| EXERCISE DESCRIPTION |
Please write out the material that follows, exactly as it stands.

| DATASET EXCERPT |
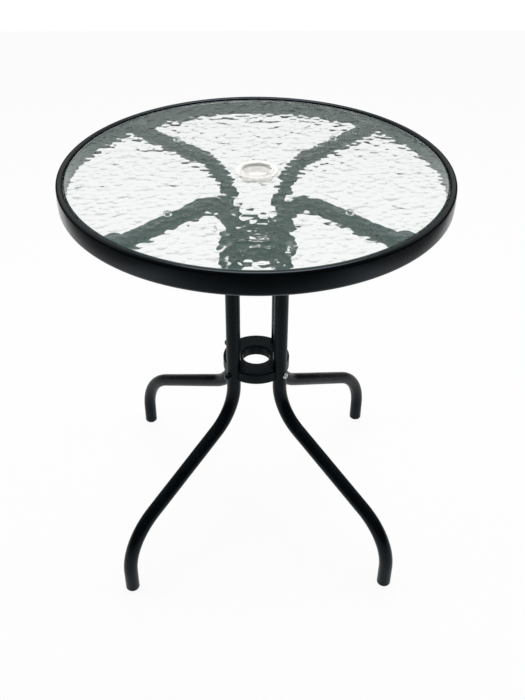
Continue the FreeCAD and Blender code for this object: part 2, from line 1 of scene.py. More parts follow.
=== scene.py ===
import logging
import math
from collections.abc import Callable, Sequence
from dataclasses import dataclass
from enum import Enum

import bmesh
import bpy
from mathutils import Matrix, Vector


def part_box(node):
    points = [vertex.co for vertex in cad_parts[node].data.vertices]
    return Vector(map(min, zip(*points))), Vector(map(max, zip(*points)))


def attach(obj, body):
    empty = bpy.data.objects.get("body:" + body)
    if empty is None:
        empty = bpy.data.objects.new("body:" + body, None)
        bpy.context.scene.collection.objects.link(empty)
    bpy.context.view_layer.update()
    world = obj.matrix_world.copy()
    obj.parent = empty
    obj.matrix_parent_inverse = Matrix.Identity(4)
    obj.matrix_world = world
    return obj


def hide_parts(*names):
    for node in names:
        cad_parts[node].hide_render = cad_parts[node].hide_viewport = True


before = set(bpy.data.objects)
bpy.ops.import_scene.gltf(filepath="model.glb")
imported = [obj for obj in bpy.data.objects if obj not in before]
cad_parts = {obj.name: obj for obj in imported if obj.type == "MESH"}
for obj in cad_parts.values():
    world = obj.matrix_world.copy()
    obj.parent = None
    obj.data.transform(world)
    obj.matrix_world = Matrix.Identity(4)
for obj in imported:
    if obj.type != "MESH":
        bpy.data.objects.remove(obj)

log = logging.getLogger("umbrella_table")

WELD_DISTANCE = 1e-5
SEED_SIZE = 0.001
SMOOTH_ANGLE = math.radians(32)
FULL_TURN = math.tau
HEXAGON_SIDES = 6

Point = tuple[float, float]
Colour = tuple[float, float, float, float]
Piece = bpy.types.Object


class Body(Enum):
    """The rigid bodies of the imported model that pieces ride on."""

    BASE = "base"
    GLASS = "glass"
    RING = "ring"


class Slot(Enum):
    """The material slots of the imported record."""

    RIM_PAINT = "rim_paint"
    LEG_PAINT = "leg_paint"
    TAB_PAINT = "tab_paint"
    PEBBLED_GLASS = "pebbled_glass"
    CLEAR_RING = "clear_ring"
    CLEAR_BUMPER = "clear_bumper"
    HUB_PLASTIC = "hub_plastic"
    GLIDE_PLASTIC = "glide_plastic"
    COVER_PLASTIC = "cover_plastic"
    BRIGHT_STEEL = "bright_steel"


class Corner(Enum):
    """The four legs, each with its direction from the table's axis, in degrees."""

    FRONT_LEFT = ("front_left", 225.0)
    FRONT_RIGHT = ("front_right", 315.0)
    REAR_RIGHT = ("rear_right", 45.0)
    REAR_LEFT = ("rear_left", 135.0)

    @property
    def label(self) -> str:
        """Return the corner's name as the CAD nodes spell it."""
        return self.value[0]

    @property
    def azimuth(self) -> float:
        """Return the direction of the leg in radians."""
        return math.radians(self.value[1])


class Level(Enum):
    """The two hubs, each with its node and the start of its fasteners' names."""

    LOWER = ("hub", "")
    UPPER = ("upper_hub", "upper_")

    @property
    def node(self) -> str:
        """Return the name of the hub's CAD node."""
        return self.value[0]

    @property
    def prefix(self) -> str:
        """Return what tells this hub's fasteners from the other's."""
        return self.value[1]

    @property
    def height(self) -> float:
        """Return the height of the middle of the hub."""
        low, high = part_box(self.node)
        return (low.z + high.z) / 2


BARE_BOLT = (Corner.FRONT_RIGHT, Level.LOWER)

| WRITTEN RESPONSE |
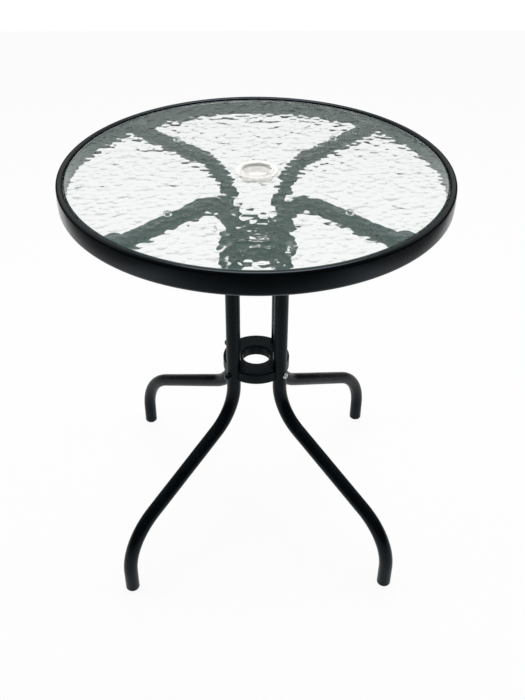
Continue the FreeCAD and Blender code for this object: part 2, from line 1 of scene.py. More parts follow.
=== scene.py ===
import logging
import math
from collections.abc import Callable, Sequence
from dataclasses import dataclass
from enum import Enum

import bmesh
import bpy
from mathutils import Matrix, Vector


def part_box(node):
    points = [vertex.co for vertex in cad_parts[node].data.vertices]
    return Vector(map(min, zip(*points))), Vector(map(max, zip(*points)))


def attach(obj, body):
    empty = bpy.data.objects.get("body:" + body)
    if empty is None:
        empty = bpy.data.objects.new("body:" + body, None)
        bpy.context.scene.collection.objects.link(empty)
    bpy.context.view_layer.update()
    world = obj.matrix_world.copy()
    obj.parent = empty
    obj.matrix_parent_inverse = Matrix.Identity(4)
    obj.matrix_world = world
    return obj


def hide_parts(*names):
    for node in names:
        cad_parts[node].hide_render = cad_parts[node].hide_viewport = True


before = set(bpy.data.objects)
bpy.ops.import_scene.gltf(filepath="model.glb")
imported = [obj for obj in bpy.data.objects if obj not in before]
cad_parts = {obj.name: obj for obj in imported if obj.type == "MESH"}
for obj in cad_parts.values():
    world = obj.matrix_world.copy()
    obj.parent = None
    obj.data.transform(world)
    obj.matrix_world = Matrix.Identity(4)
for obj in imported:
    if obj.type != "MESH":
        bpy.data.objects.remove(obj)

log = logging.getLogger("umbrella_table")

WELD_DISTANCE = 1e-5
SEED_SIZE = 0.001
SMOOTH_ANGLE = math.radians(32)
FULL_TURN = math.tau
HEXAGON_SIDES = 6

Point = tuple[float, float]
Colour = tuple[float, float, float, float]
Piece = bpy.types.Object


class Body(Enum):
    """The rigid bodies of the imported model that pieces ride on."""

    BASE = "base"
    GLASS = "glass"
    RING = "ring"


class Slot(Enum):
    """The material slots of the imported record."""

    RIM_PAINT = "rim_paint"
    LEG_PAINT = "leg_paint"
    TAB_PAINT = "tab_paint"
    PEBBLED_GLASS = "pebbled_glass"
    CLEAR_RING = "clear_ring"
    CLEAR_BUMPER = "clear_bumper"
    HUB_PLASTIC = "hub_plastic"
    GLIDE_PLASTIC = "glide_plastic"
    COVER_PLASTIC = "cover_plastic"
    BRIGHT_STEEL = "bright_steel"


class Corner(Enum):
    """The four legs, each with its direction from the table's axis, in degrees."""

    FRONT_LEFT = ("front_left", 225.0)
    FRONT_RIGHT = ("front_right", 315.0)
    REAR_RIGHT = ("rear_right", 45.0)
    REAR_LEFT = ("rear_left", 135.0)

    @property
    def label(self) -> str:
        """Return the corner's name as the CAD nodes spell it."""
        return self.value[0]

    @property
    def azimuth(self) -> float:
        """Return the direction of the leg in radians."""
        return math.radians(self.value[1])


class Level(Enum):
    """The two hubs, each with its node and the start of its fasteners' names."""

    LOWER = ("hub", "")
    UPPER = ("upper_hub", "upper_")

    @property
    def node(self) -> str:
        """Return the name of the hub's CAD node."""
        return self.value[0]

    @property
    def prefix(self) -> str:
        """Return what tells this hub's fasteners from the other's."""
        return self.value[1]

    @property
    def height(self) -> float:
        """Return the height of the middle of the hub."""
        low, high = part_box(self.node)
        return (low.z + high.z) / 2


BARE_BOLT = (Corner.FRONT_RIGHT, Level.LOWER)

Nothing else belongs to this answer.